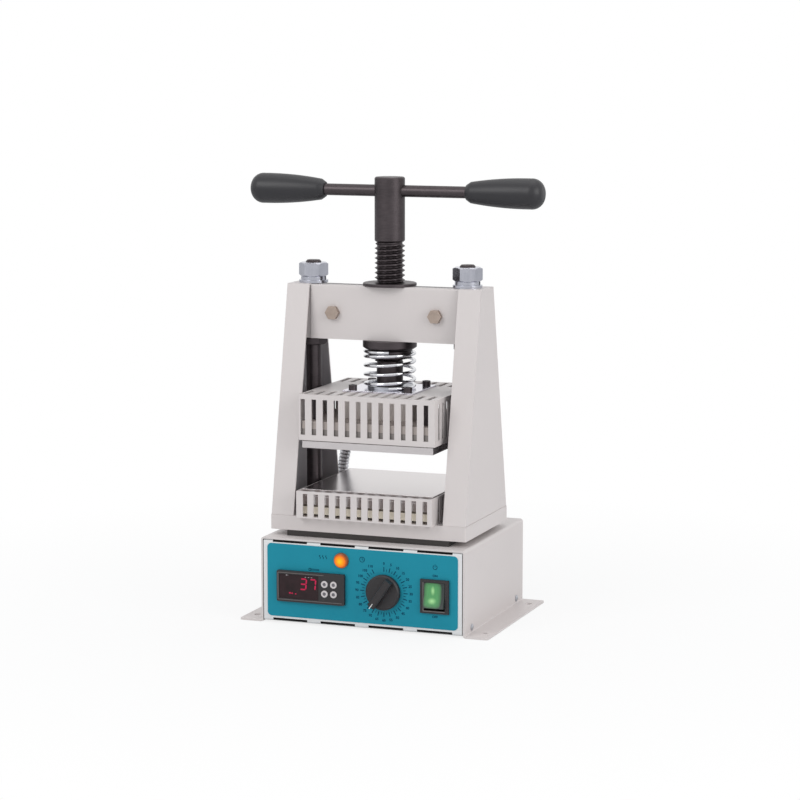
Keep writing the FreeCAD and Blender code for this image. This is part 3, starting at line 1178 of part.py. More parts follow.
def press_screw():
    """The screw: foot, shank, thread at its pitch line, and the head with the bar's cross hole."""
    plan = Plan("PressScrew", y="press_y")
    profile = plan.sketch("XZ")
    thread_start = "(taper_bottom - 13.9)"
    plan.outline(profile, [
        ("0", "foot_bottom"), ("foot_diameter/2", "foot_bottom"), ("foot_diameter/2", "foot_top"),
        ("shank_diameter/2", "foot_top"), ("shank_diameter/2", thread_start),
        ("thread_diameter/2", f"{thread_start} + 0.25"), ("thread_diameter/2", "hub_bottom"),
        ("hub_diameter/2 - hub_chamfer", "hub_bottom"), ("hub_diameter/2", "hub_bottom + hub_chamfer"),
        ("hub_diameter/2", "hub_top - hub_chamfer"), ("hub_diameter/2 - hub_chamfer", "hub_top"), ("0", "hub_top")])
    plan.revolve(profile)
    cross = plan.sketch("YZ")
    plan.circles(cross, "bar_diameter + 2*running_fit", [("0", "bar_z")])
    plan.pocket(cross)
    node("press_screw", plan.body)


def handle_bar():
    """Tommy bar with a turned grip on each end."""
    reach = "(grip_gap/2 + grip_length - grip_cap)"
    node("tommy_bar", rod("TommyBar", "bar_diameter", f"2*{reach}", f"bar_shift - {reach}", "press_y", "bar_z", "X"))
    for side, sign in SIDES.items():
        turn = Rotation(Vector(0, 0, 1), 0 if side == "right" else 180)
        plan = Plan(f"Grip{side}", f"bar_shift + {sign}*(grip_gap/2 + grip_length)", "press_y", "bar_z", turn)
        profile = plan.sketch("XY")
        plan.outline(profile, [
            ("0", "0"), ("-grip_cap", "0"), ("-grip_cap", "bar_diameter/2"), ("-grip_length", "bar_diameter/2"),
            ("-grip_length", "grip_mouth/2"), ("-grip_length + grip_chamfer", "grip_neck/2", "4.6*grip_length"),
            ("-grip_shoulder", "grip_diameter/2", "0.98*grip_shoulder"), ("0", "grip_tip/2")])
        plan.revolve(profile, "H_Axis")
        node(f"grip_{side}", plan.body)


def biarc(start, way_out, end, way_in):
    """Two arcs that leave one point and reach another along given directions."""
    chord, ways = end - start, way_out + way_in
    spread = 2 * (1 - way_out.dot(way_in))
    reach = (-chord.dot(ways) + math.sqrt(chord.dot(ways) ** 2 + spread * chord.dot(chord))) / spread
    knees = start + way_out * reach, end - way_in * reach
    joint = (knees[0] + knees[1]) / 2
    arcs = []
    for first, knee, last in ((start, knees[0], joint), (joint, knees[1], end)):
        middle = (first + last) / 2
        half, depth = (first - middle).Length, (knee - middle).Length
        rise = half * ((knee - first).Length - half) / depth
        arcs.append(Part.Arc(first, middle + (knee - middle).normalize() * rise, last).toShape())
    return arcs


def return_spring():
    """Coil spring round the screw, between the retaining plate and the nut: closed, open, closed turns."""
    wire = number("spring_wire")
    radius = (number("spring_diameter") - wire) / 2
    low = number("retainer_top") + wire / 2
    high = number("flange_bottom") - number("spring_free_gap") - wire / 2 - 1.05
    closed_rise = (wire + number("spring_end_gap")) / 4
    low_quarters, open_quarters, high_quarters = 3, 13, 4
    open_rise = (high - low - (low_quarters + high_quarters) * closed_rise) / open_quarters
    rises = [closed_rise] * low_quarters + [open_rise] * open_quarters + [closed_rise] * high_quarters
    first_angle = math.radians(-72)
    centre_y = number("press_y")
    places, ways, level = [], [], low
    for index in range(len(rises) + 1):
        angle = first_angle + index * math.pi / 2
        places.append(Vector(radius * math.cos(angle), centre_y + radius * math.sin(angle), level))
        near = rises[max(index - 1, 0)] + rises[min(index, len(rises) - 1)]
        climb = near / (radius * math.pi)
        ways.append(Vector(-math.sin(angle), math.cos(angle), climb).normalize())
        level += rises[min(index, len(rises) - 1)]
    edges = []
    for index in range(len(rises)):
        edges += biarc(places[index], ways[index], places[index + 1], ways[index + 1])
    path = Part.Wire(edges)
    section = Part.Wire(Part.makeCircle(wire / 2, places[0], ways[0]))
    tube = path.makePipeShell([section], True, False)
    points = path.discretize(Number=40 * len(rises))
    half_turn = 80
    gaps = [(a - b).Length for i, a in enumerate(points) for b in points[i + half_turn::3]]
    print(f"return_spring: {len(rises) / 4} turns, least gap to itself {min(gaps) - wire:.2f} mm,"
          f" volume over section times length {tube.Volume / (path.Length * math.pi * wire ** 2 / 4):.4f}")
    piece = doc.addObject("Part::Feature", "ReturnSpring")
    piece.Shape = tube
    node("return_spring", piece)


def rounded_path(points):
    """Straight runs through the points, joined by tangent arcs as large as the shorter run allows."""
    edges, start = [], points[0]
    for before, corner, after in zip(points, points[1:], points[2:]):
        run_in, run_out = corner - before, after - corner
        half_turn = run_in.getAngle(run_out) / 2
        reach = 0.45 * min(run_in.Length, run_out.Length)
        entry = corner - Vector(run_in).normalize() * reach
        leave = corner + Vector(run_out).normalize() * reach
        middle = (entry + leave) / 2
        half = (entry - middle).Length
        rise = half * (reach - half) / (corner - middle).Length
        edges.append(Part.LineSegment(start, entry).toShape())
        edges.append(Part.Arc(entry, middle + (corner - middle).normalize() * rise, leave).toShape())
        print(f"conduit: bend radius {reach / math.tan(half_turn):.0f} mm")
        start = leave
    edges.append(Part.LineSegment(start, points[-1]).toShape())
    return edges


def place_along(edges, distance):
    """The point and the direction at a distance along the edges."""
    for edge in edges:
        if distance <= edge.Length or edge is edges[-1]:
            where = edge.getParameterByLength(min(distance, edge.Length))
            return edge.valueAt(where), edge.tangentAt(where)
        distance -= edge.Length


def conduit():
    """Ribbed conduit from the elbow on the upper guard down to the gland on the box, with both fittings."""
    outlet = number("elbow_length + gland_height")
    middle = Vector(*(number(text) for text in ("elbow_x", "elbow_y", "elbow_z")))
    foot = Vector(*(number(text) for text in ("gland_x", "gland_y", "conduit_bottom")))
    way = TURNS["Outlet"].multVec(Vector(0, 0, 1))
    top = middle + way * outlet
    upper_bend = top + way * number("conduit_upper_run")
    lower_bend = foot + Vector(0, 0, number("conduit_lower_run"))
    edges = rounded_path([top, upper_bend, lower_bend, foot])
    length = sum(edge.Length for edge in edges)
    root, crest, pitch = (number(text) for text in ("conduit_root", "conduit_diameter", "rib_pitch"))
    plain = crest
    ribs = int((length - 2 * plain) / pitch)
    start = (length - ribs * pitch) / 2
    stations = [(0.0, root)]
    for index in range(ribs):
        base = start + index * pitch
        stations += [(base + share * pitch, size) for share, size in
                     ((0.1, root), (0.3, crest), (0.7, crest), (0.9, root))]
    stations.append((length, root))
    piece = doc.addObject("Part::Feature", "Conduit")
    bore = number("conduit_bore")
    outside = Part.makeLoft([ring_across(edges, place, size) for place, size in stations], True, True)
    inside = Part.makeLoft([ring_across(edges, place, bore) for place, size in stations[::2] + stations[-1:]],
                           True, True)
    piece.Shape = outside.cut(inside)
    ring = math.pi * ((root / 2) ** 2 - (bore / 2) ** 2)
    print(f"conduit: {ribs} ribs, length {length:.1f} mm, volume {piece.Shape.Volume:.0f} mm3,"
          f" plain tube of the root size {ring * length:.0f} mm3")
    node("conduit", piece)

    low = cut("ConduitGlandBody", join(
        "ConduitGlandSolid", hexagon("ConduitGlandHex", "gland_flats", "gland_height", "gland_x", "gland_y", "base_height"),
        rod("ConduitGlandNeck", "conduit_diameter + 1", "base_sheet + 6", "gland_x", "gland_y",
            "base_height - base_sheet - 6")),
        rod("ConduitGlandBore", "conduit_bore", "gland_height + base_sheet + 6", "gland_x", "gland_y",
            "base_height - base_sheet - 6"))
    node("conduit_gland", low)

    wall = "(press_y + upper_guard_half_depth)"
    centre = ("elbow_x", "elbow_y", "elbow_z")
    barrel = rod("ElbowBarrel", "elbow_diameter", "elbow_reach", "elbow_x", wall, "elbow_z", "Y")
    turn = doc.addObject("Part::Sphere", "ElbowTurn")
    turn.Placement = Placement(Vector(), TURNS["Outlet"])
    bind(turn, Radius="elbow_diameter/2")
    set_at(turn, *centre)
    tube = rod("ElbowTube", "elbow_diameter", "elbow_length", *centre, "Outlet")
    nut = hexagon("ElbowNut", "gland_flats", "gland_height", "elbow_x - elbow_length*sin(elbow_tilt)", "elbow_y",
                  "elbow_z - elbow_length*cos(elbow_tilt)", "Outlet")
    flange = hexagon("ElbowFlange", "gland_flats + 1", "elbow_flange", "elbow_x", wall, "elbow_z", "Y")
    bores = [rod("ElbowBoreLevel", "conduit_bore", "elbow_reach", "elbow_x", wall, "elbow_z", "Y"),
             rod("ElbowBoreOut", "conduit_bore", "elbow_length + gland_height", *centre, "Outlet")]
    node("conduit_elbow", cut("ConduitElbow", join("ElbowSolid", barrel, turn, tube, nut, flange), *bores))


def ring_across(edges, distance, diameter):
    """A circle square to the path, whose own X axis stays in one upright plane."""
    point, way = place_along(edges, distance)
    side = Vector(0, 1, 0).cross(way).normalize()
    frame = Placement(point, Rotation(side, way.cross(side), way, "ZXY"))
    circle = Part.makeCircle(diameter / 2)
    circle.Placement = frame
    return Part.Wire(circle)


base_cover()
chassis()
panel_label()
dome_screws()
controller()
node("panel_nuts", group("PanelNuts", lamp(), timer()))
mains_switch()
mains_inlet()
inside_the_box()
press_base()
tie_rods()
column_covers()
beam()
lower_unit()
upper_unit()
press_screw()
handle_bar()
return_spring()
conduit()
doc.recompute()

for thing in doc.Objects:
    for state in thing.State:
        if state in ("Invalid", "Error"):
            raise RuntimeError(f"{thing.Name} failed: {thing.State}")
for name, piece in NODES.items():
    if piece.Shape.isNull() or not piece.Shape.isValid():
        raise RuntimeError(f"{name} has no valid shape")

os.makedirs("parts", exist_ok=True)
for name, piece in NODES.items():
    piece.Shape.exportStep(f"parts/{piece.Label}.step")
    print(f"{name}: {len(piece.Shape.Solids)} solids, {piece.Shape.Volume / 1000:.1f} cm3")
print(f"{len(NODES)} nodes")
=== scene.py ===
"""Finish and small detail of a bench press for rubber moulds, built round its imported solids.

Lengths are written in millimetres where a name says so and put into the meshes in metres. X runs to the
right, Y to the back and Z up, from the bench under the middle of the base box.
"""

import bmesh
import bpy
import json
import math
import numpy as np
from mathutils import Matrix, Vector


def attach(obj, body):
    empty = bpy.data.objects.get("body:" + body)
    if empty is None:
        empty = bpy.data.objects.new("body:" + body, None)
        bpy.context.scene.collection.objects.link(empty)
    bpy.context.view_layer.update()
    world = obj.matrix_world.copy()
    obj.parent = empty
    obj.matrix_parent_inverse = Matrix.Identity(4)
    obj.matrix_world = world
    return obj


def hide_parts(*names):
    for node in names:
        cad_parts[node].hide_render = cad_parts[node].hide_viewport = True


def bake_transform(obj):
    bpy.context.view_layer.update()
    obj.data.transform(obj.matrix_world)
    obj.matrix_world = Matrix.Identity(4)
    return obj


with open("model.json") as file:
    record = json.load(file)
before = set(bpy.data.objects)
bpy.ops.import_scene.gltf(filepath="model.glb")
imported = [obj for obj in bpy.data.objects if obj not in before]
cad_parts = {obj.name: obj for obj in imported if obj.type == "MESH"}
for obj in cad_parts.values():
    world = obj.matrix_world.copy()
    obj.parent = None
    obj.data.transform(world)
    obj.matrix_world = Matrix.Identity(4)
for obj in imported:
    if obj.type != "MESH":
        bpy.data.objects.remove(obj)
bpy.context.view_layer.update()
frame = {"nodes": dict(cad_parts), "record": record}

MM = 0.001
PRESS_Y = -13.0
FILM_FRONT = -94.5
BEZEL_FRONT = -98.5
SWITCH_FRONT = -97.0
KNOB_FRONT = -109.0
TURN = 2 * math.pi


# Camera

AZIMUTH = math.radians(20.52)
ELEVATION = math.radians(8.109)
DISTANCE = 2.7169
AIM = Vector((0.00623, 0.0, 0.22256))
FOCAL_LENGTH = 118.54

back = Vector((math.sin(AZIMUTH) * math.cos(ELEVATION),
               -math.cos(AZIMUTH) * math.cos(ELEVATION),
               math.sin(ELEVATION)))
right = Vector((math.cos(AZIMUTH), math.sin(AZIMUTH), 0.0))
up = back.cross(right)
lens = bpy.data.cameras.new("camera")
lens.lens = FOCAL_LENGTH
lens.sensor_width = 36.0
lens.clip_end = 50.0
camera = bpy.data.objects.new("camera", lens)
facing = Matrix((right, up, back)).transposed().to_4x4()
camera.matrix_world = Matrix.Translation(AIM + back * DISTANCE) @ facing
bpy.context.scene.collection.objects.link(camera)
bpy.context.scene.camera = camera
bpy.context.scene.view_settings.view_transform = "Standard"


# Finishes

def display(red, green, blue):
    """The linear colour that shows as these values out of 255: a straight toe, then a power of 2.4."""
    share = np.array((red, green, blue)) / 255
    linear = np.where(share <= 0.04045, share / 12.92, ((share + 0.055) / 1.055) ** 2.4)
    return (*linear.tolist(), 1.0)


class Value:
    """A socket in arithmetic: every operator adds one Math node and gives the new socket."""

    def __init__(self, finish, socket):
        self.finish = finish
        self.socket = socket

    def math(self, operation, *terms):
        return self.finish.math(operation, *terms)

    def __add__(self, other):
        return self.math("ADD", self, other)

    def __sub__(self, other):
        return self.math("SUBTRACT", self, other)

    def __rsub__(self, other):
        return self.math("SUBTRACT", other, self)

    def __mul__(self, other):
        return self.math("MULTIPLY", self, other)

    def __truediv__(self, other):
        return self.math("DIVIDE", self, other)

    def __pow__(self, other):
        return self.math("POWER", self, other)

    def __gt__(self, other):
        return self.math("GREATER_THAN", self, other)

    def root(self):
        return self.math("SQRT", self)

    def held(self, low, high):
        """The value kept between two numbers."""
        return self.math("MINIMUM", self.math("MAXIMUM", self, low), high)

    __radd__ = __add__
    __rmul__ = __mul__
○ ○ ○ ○
▸ Goal of the exercise
Retype exactly, and only, the lines from the one containing "for thing in" through the one containing "its imported solids.", both included.

▸ Task output
for thing in doc.Objects:
    for state in thing.State:
        if state in ("Invalid", "Error"):
            raise RuntimeError(f"{thing.Name} failed: {thing.State}")
for name, piece in NODES.items():
    if piece.Shape.isNull() or not piece.Shape.isValid():
        raise RuntimeError(f"{name} has no valid shape")

os.makedirs("parts", exist_ok=True)
for name, piece in NODES.items():
    piece.Shape.exportStep(f"parts/{piece.Label}.step")
    print(f"{name}: {len(piece.Shape.Solids)} solids, {piece.Shape.Volume / 1000:.1f} cm3")
print(f"{len(NODES)} nodes")
=== scene.py ===
"""Finish and small detail of a bench press for rubber moulds, built round its imported solids.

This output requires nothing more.